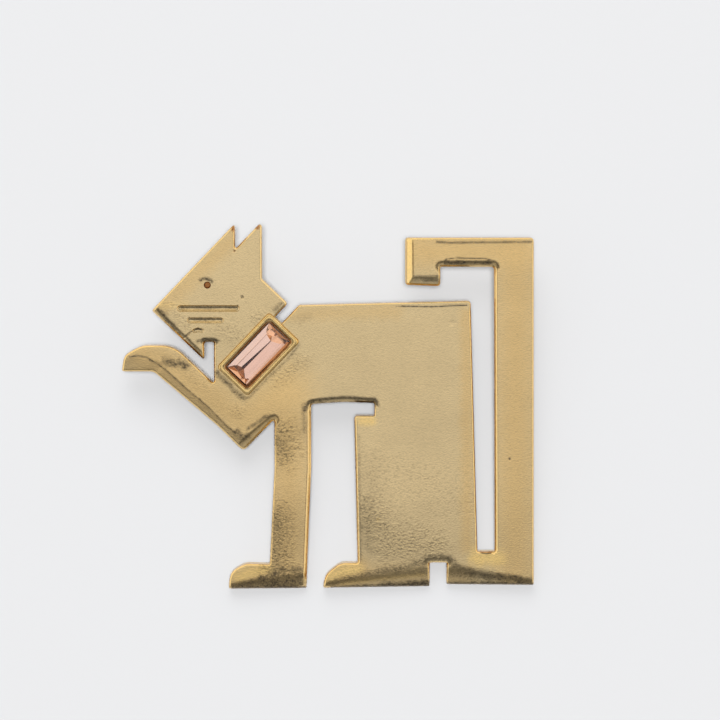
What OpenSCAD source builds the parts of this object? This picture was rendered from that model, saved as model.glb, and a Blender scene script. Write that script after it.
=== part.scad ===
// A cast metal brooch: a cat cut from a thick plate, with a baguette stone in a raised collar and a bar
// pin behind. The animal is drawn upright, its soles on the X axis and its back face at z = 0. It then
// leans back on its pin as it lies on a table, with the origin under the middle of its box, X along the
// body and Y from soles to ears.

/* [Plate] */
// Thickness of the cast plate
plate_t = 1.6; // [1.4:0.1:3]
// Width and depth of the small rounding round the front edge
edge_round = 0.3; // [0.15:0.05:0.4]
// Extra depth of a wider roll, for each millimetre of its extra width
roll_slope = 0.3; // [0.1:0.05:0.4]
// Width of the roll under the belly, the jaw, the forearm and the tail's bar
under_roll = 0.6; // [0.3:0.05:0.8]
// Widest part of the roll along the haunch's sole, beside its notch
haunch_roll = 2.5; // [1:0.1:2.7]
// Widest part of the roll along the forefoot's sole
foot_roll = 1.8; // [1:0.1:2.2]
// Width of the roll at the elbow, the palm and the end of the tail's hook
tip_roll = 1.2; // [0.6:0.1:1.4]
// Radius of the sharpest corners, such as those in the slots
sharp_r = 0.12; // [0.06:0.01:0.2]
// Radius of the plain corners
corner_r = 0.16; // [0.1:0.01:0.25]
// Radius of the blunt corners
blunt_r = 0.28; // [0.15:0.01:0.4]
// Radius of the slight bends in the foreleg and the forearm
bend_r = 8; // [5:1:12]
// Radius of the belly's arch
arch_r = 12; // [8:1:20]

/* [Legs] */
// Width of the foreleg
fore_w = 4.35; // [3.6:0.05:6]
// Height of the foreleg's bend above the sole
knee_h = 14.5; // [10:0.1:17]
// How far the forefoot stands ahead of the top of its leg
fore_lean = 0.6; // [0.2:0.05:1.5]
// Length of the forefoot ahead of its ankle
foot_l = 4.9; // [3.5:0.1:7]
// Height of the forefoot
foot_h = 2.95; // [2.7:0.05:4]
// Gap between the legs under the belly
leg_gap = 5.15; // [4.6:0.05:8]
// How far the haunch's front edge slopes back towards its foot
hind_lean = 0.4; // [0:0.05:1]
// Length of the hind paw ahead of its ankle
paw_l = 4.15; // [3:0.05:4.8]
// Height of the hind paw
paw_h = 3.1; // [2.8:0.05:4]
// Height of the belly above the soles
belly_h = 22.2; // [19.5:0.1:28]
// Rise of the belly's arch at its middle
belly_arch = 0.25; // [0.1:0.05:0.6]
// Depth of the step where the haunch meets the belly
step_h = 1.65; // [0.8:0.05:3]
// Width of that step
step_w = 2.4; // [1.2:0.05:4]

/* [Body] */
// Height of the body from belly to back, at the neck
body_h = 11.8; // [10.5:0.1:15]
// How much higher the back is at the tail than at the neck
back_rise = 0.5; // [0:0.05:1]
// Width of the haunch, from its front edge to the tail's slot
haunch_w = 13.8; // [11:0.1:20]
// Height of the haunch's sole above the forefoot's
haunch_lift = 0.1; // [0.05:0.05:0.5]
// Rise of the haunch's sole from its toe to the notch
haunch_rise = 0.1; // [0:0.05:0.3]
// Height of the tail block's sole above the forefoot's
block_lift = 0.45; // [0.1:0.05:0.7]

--

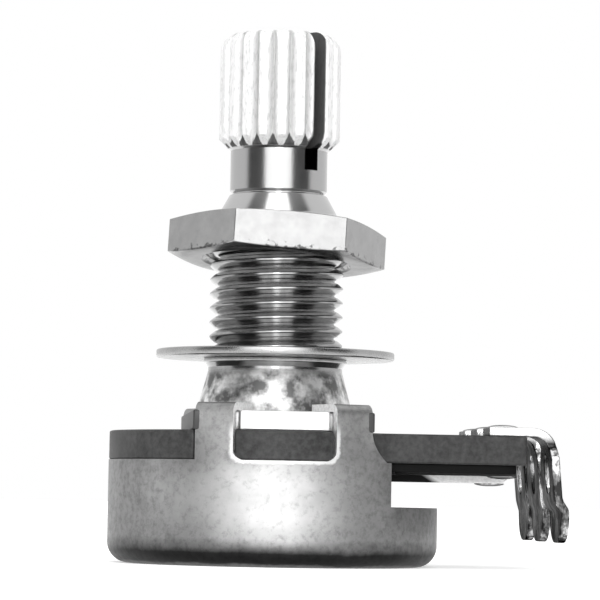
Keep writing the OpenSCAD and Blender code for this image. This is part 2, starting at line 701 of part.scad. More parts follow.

...

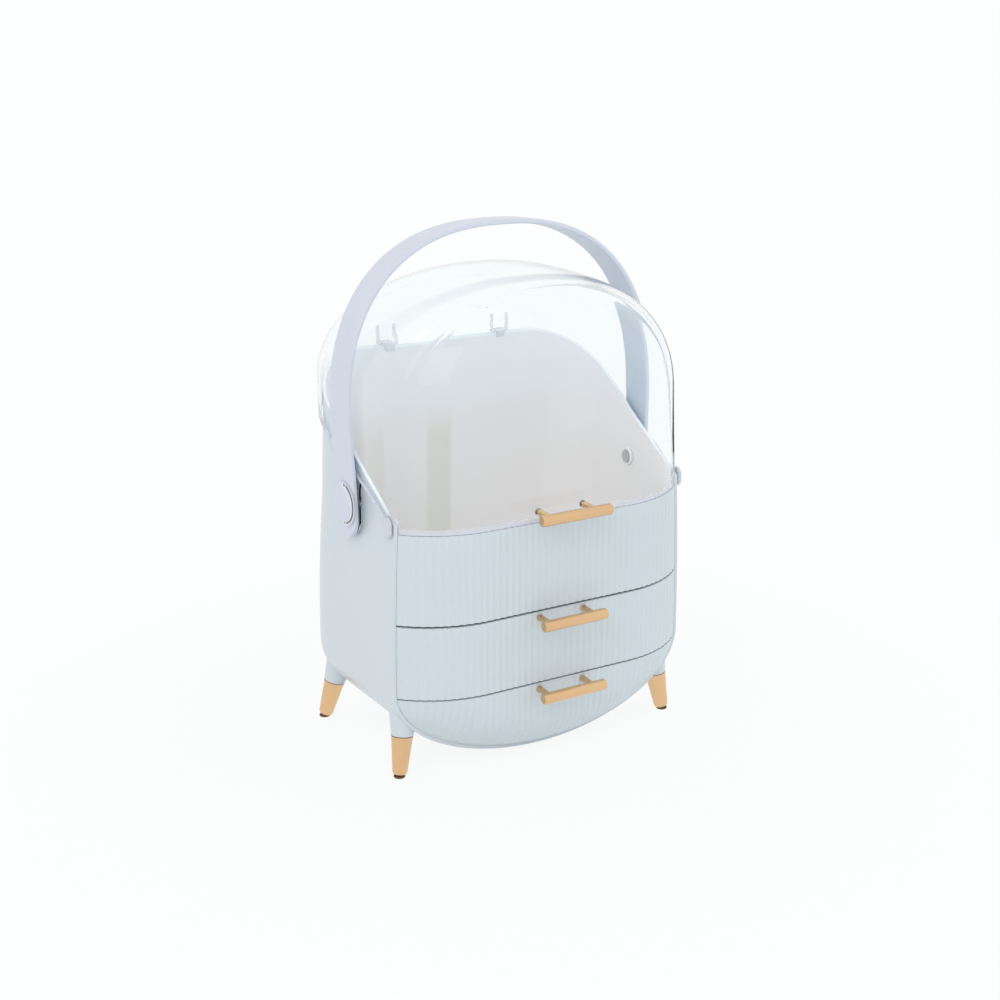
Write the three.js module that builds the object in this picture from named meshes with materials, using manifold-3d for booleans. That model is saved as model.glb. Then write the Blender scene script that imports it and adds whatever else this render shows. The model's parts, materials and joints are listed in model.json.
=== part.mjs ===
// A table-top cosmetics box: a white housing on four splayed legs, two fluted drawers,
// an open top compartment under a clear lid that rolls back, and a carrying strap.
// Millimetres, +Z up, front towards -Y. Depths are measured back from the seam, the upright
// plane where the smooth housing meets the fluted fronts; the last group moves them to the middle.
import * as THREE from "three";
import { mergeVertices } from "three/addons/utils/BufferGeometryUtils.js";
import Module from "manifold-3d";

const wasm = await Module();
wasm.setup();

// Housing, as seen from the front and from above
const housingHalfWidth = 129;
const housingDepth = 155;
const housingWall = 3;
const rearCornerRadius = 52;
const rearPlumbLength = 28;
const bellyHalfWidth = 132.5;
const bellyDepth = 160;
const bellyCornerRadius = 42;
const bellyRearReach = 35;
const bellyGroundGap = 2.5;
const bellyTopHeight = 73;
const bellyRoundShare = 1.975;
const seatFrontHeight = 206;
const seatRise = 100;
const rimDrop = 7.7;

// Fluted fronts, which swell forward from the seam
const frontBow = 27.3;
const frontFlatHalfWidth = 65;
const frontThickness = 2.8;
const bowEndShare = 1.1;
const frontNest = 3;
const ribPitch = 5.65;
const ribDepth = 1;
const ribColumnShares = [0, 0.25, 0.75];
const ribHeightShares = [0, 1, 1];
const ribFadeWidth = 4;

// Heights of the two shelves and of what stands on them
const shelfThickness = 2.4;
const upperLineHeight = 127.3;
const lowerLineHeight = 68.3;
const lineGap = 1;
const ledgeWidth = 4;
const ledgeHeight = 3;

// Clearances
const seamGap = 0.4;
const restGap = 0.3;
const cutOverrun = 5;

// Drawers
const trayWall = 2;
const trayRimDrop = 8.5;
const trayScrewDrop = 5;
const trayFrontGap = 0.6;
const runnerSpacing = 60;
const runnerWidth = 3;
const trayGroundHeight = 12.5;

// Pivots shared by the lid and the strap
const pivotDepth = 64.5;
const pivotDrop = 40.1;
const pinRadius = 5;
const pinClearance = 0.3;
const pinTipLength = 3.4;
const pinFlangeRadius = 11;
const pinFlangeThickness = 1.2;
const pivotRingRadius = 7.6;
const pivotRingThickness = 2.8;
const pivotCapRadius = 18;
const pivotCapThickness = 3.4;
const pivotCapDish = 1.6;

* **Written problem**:
From the entries above, give again exactly the lines running from the line with "What OpenSCAD source" to the line with "soles to ears."; include both of those lines.

* **Written answer**:
What OpenSCAD source builds the parts of this object? This picture was rendered from that model, saved as model.glb, and a Blender scene script. Write that script after it.
=== part.scad ===
// A cast metal brooch: a cat cut from a thick plate, with a baguette stone in a raised collar and a bar
// pin behind. The animal is drawn upright, its soles on the X axis and its back face at z = 0. It then
// leans back on its pin as it lies on a table, with the origin under the middle of its box, X along the
// body and Y from soles to ears.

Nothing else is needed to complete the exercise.